Interlopers

When I dismantled the garden last year, it didn’t make sense to throw away the used potting soil. And the internet seemed to be pretty much in agreement that reusing potting soil wouldn’t be a problem so long as I didn’t plant tomatoes in the same soil next year.

I figured I’d do a little composting over the winter to replace whatever nutrients I could and add plant food during planting in the spring. In fact, that had kind of been happening already; whatever tomatoes that weren’t harvested in time ended up as fertilizer in other pots. So all the plant matter–stalks and roots and leaves–from the garden ended up in a Rubbermaid tub along with the soil in late November.

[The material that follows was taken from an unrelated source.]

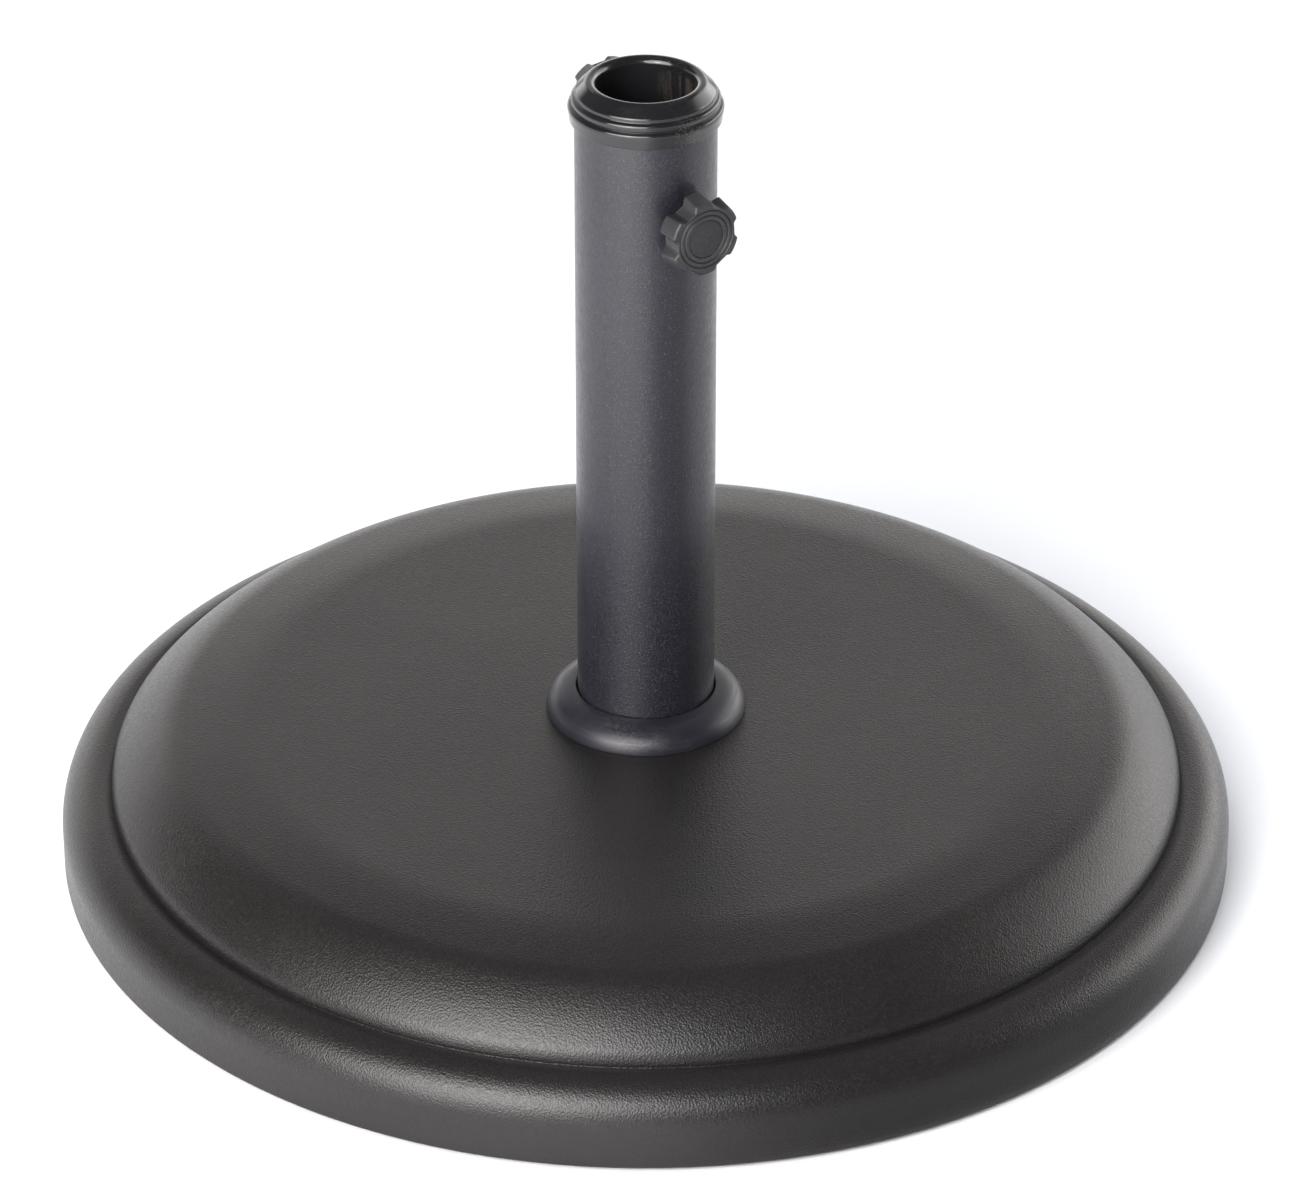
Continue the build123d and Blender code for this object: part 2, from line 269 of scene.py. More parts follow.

Fast-forward to spring. All the old soil had found its way into pots with new seeds, and I went out of town for a couple weeks. When I came home, seeds had sprouted Even in pots and planters that I hadn’t planted anything in yet. And in ones growing alongside different sprouts. Like, I knew for certain what carrot sprouts should look like and the little green things growing in the carrot bucket weren’t them.

I plucked the foreign sprouts from the otherwise occupied pots; curiosity led me to let them continue growing in one with last year’s soil but no new seeds (yet). I suspected they might be parsley since that had kept growing in the Rubbermaid compost bucket for a month.

I figured out what they were after about a week. Some were marigolds, others parsley, and others tomatoes. The first and the third I found interesting because the seed packages make it seem like they’re so finicky to grow.

While I can foresee weeding these interlopers from other planters for a good chunk of the growing season, seeing these sprouts grow from last year’s plants has actually been a good thing in terms of saving money. It means that harvesting seeds at the end of the year is both feasible and could very well mean not having to buy seeds again next spring. It’s a little thing, but I’m excited to move closer towards being self-sufficient.

Project Salsa: the Beginning

Growing flowers requires pretty much no preparation. Got seeds? Got soil? Got a pot? Combine and then pop that sucker in sunlight (and remember to water it every couple days,) and it’s good to go.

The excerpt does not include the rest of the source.